Go through the entries one line at a time, and gather every line that has the word "metres".

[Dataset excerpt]
"""
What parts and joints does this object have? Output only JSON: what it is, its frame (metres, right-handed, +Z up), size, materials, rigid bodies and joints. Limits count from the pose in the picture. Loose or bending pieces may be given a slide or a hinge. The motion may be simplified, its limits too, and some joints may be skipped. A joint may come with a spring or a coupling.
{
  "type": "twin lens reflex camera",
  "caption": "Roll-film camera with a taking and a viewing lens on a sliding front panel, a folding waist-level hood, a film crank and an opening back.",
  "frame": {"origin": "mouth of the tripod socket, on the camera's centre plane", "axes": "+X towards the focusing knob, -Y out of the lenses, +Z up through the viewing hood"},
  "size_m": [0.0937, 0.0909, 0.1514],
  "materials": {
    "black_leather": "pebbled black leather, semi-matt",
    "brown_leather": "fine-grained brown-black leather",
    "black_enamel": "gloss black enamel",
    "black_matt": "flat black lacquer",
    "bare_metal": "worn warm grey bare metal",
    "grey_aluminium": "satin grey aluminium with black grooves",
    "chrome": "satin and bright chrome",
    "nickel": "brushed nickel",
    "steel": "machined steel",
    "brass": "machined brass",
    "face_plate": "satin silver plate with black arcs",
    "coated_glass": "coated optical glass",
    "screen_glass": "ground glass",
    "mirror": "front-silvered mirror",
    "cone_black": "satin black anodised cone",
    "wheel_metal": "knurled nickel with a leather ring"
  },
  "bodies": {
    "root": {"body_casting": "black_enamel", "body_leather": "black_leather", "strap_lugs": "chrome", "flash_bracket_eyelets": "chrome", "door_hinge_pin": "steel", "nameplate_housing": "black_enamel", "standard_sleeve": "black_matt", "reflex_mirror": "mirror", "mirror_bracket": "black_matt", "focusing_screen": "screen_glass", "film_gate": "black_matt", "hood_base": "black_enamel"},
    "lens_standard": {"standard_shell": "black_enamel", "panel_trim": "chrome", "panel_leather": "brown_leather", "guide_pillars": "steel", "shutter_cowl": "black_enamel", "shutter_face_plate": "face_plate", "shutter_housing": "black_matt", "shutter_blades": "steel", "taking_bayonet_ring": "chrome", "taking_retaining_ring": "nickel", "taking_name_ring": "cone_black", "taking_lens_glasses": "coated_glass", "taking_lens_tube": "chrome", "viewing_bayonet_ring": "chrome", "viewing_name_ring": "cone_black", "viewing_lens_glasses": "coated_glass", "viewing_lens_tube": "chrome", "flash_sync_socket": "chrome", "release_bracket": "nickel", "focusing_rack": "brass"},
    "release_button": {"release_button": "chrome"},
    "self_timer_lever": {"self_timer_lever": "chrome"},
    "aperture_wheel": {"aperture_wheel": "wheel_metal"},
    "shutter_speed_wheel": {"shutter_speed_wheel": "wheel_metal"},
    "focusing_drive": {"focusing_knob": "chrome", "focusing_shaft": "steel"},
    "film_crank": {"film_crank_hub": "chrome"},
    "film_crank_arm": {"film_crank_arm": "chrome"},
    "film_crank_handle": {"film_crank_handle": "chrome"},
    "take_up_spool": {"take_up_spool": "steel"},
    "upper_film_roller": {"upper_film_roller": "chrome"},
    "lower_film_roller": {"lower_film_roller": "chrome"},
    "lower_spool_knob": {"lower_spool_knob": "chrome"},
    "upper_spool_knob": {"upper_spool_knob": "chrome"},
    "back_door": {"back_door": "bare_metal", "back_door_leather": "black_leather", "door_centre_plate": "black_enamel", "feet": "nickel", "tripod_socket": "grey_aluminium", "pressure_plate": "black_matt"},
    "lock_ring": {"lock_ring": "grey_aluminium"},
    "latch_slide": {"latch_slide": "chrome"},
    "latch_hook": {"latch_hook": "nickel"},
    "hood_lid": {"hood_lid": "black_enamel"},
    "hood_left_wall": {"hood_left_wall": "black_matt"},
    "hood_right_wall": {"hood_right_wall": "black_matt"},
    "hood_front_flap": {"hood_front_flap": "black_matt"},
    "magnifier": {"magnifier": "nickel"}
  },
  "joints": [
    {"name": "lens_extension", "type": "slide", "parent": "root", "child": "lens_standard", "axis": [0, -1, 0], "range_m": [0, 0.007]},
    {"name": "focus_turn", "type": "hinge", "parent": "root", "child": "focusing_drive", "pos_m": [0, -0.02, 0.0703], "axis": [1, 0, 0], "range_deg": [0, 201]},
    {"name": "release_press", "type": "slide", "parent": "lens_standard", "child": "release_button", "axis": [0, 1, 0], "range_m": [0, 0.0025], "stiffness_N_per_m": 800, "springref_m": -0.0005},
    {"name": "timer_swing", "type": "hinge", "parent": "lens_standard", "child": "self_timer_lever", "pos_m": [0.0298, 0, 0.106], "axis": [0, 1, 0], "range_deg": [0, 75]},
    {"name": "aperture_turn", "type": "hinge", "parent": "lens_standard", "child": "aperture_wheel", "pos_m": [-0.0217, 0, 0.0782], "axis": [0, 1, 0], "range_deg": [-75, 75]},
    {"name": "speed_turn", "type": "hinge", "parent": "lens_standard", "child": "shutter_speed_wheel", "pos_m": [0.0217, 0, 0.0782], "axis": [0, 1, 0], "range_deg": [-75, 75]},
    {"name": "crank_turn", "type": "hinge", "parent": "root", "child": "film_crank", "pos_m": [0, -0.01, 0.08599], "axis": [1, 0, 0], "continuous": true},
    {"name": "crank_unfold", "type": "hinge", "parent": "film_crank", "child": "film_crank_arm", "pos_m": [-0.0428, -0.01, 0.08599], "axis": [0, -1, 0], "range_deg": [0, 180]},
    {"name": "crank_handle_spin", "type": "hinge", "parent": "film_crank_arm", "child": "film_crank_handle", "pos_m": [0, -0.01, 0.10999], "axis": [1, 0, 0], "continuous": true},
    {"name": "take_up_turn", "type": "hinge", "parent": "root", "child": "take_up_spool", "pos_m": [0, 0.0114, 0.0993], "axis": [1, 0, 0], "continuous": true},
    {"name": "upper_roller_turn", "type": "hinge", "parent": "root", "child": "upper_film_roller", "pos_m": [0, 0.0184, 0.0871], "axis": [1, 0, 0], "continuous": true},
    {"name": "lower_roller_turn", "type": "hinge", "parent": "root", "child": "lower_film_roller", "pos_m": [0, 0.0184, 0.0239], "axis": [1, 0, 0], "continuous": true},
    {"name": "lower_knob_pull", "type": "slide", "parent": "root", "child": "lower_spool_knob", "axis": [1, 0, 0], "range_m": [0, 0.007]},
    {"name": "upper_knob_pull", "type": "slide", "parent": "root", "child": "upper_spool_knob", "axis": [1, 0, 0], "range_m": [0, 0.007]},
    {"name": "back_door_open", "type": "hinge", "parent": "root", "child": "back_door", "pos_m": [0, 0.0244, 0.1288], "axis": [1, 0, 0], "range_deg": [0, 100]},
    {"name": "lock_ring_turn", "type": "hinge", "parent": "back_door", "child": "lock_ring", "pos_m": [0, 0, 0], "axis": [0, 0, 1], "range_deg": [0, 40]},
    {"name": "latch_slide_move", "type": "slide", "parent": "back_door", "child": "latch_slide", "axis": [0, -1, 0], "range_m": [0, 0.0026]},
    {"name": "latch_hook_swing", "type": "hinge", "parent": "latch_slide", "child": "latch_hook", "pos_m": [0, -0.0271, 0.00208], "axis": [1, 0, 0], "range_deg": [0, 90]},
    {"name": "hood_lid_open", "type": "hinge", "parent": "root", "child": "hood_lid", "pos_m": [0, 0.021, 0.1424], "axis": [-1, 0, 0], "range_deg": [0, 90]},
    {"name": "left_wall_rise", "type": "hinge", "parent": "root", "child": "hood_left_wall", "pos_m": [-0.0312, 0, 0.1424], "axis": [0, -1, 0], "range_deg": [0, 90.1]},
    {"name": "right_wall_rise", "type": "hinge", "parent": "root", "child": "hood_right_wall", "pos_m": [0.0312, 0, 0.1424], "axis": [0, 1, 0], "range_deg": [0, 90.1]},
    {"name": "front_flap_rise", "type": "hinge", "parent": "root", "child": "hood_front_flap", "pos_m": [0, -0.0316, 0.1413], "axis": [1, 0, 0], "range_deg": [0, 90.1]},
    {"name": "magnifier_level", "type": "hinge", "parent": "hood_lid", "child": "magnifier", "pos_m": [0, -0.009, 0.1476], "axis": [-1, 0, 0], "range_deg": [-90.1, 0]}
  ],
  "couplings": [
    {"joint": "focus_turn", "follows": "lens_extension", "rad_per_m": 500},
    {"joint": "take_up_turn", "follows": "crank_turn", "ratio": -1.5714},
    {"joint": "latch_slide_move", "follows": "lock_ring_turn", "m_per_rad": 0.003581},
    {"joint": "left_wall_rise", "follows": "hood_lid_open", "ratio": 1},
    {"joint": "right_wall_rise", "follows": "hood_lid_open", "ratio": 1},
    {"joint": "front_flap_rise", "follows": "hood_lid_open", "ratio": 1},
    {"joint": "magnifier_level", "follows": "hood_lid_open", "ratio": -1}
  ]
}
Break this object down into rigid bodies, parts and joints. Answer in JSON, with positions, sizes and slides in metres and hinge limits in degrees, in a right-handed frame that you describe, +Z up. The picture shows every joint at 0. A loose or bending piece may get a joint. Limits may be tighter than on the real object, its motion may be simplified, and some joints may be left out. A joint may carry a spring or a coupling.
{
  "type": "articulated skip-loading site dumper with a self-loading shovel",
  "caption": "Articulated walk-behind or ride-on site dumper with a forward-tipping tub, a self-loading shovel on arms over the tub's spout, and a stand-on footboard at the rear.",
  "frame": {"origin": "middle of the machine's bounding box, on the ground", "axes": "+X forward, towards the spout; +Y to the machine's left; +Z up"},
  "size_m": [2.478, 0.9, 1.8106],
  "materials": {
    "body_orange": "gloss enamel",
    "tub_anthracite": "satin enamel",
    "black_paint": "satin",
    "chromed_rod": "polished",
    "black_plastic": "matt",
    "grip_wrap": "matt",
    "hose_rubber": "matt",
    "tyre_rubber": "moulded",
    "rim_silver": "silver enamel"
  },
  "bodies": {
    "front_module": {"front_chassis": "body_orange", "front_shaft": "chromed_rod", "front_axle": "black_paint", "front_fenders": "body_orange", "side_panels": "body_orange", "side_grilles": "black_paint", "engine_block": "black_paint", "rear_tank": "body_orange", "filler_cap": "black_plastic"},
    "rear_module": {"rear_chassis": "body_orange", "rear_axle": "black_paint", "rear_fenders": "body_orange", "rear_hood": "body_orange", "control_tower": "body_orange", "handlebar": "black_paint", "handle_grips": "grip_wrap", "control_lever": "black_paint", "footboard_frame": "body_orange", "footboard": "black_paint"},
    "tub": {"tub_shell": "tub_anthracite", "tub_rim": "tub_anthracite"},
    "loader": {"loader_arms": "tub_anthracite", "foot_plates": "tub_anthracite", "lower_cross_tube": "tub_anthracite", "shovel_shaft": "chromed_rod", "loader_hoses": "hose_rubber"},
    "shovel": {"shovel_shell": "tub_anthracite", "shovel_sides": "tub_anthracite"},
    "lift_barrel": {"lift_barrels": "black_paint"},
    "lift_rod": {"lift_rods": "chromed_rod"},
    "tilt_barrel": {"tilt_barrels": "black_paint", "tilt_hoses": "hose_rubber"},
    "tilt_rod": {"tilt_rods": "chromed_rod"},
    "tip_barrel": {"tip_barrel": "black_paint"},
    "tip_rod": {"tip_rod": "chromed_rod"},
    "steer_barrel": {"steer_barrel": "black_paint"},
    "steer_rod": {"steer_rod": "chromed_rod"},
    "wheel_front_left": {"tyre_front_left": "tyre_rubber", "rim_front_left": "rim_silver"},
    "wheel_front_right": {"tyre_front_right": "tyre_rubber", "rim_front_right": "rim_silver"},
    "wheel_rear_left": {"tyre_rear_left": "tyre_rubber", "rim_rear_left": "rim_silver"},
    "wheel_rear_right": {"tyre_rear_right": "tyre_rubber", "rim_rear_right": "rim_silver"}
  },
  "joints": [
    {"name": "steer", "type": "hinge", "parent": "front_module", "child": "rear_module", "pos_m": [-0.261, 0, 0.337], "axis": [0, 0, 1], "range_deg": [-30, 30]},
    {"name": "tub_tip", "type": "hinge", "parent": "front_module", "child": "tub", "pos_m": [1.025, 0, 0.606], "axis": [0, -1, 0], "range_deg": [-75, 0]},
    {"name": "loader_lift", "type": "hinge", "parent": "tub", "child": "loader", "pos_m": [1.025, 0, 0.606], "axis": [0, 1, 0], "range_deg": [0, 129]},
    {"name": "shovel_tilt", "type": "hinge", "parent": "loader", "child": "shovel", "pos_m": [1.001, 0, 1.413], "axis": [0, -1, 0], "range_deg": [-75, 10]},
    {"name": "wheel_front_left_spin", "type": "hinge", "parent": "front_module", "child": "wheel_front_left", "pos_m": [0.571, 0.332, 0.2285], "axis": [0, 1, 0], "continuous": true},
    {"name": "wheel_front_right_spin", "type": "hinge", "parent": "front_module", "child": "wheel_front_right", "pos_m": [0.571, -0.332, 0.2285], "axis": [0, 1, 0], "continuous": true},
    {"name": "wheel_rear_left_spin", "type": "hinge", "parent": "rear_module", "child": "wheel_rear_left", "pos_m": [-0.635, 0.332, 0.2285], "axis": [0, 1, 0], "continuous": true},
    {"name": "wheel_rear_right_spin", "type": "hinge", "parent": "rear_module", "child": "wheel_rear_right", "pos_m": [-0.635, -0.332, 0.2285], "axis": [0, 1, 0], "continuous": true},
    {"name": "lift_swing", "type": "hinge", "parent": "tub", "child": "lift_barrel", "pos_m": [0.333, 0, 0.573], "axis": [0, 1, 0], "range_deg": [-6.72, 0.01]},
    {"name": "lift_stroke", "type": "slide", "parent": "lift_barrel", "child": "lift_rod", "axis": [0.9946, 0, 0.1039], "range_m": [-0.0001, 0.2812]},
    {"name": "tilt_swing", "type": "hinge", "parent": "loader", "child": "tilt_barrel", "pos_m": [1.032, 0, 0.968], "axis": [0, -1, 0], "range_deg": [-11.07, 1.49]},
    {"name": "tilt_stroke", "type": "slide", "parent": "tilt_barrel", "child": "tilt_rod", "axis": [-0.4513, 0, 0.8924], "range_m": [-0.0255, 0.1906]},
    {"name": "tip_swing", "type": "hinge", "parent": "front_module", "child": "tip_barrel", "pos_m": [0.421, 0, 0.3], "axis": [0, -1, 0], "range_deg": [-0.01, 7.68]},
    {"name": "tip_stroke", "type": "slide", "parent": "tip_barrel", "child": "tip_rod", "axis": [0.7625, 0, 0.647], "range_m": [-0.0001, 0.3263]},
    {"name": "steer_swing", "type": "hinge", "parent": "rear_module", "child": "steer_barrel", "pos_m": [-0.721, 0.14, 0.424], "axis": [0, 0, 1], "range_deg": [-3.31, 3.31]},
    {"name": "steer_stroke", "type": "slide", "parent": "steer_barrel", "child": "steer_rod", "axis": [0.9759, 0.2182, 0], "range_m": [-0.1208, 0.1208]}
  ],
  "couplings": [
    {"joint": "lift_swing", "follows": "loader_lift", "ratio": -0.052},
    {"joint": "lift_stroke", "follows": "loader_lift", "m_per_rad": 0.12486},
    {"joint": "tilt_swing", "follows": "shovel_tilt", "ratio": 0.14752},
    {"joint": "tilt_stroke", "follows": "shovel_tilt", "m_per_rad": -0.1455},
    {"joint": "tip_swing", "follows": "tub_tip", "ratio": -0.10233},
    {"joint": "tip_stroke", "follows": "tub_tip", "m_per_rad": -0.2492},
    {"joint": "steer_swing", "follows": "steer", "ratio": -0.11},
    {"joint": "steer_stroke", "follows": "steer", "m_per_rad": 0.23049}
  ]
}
"""
§ **Output for this exercise**
What parts and joints does this object have? Output only JSON: what it is, its frame (metres, right-handed, +Z up), size, materials, rigid bodies and joints. Limits count from the pose in the picture. Loose or bending pieces may be given a slide or a hinge. The motion may be simplified, its limits too, and some joints may be skipped. A joint may come with a spring or a coupling.
Break this object down into rigid bodies, parts and joints. Answer in JSON, with positions, sizes and slides in metres and hinge limits in degrees, in a right-handed frame that you describe, +Z up. The picture shows every joint at 0. A loose or bending piece may get a joint. Limits may be tighter than on the real object, its motion may be simplified, and some joints may be left out. A joint may carry a spring or a coupling.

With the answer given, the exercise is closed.